Between the conception
And the creation
Between the emotion
And the response
Falls the Shadow
  • "The Hollow Men," 1925

    Benjamin Libet conducted now famous experiments that seemed to light up the shadow. Essentially, they were that a subject thought he had made a decision to act, but instead the action occurred about a half second before the sense of a decision. The decision was illusory. The action involved no agent, no choosing person, but instead happened, with the sense of control occuring afterward. ( In this blog various articles can be found on free will in general and several on Libet in particular, especially Benjamin Libet and Free Won't, 15 March 2003.)

    Despite the evidence of his own experiments, Benjamin Libet allows some room for free will in an otherwise deterministic world. He provides many of his arguments in The Volitional Brain (Libet, Freeman, & Sutherland, 1999).

    Libet has this to say about his methods: "I have taken an experimental approach to this question.
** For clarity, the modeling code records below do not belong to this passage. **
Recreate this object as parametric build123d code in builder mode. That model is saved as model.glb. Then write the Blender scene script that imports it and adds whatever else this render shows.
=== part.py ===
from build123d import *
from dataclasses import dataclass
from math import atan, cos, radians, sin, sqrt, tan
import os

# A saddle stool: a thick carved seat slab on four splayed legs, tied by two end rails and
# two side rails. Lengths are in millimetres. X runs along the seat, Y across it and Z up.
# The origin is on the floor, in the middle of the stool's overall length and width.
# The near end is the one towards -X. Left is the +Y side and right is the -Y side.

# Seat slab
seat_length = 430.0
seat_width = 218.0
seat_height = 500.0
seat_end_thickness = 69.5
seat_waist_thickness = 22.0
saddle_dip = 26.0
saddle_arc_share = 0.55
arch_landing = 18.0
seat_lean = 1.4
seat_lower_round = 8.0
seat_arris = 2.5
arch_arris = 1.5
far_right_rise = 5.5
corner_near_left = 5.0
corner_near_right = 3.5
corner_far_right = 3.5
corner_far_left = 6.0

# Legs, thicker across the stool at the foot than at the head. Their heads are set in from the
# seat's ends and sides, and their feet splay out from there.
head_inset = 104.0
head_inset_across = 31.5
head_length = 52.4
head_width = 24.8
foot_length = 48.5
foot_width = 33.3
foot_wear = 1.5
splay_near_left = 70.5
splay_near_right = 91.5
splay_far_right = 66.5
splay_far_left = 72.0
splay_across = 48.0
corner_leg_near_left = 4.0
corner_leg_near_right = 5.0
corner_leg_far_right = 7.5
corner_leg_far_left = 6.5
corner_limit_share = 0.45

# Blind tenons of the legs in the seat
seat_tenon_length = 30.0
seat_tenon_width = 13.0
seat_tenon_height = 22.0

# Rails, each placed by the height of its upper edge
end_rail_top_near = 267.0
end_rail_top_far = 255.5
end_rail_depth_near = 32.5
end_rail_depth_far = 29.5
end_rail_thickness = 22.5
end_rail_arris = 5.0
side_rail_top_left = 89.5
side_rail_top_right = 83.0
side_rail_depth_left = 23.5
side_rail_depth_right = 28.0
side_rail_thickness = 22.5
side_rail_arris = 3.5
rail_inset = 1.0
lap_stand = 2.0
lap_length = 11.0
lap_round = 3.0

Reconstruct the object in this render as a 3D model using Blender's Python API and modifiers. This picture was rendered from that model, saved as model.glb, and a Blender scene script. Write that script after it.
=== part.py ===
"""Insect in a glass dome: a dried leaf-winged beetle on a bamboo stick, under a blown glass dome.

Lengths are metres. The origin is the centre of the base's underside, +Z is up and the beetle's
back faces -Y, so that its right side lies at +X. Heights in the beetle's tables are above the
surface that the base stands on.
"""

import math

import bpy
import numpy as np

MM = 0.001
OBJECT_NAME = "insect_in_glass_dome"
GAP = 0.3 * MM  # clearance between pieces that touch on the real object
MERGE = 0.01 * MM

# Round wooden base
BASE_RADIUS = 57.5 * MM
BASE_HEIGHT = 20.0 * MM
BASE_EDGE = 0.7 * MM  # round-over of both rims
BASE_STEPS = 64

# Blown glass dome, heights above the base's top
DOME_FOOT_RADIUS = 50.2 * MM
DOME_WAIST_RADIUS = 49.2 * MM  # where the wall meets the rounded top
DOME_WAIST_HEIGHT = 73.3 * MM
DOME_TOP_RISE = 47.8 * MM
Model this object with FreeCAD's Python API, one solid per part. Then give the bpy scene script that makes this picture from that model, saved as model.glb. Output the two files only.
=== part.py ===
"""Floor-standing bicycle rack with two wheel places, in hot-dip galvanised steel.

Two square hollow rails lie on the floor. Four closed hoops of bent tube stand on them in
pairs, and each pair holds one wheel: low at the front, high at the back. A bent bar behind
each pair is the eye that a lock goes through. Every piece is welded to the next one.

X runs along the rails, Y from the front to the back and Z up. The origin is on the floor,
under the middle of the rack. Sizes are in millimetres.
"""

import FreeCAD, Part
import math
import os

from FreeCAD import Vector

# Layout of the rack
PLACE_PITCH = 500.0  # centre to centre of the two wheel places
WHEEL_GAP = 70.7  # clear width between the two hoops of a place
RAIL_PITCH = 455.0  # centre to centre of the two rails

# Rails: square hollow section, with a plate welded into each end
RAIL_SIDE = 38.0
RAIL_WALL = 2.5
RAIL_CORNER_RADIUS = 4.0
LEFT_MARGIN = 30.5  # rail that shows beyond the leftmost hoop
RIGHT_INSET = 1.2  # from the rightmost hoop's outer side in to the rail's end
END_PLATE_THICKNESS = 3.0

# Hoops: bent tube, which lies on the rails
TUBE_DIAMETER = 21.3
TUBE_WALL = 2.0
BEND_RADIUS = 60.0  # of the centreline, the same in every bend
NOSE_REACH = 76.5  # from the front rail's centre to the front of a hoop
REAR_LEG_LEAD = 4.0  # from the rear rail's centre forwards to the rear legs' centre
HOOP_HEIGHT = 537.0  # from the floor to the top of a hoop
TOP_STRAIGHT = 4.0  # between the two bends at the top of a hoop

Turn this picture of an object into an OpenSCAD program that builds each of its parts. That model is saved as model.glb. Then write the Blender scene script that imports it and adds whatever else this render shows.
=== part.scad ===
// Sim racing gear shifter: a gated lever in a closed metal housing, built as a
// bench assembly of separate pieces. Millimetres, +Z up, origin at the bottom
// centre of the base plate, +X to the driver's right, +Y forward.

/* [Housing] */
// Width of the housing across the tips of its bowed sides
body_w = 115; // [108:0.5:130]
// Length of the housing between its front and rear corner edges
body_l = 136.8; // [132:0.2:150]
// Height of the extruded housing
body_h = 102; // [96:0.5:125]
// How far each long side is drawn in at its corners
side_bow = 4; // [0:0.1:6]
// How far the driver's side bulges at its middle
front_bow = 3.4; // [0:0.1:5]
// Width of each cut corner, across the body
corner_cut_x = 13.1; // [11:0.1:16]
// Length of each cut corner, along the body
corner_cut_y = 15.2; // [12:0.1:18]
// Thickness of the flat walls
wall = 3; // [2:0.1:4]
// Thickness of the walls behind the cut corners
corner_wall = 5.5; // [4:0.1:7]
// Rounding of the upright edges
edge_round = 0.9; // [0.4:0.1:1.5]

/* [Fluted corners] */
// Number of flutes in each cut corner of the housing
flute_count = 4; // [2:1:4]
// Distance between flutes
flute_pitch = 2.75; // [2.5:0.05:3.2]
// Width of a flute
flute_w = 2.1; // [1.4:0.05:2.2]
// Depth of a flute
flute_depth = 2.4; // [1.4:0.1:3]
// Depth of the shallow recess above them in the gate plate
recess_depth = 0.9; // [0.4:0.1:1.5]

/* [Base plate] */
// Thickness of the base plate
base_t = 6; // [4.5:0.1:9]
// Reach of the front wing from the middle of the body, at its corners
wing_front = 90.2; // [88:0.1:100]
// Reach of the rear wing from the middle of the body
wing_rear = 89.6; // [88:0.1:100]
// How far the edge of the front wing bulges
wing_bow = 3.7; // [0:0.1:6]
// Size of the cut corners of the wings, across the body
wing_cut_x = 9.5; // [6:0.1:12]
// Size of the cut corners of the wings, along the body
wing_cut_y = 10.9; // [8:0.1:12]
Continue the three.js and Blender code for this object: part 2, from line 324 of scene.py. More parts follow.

Freely voluntary acts are preceded by a specific electrical change in the brain (the 'readiness potential', RP) that begins 550 ms before the act. Human subjects became aware of intention to act 350-400 ms after RP starts, but 200 ms. before the motor act. The volitional process is therefore initiated unconsciously. But the conscious function could still control the outcome; it can veto the act. Free will is therefore not excluded. These findings put constraints on views of how free will may operate; it would not initiate a voluntary act but it could control performance of the act. The findings also affect views of guilt and responsibility. But the deeper question still remains: Are freely voluntary acts subject to macro-deterministic laws or can they appear without such constraints, non-determined by natural laws and 'truly free'? I shall present an experimentalist view about these fundamental philosophical opposites."

    He has several justifications, one of which is that many readiness potentials are produced by the brain although only one is acted upon. Another is that the conscious mind can veto actions before they are performed. Into this he tosses the notion of "consciousness fields," which is more supposition than evidence-based theory.

    Critics argue that he has created a homonculus, a little man inside, who over-rides unconscious urges to act, but his own experiments verify that such vetos do occur. In this regard, the burden of explaining away the evidence lies with his critics, for subjects are indeed able to stop actions within a very narrow window of time. This has been established by Libet's own experiments.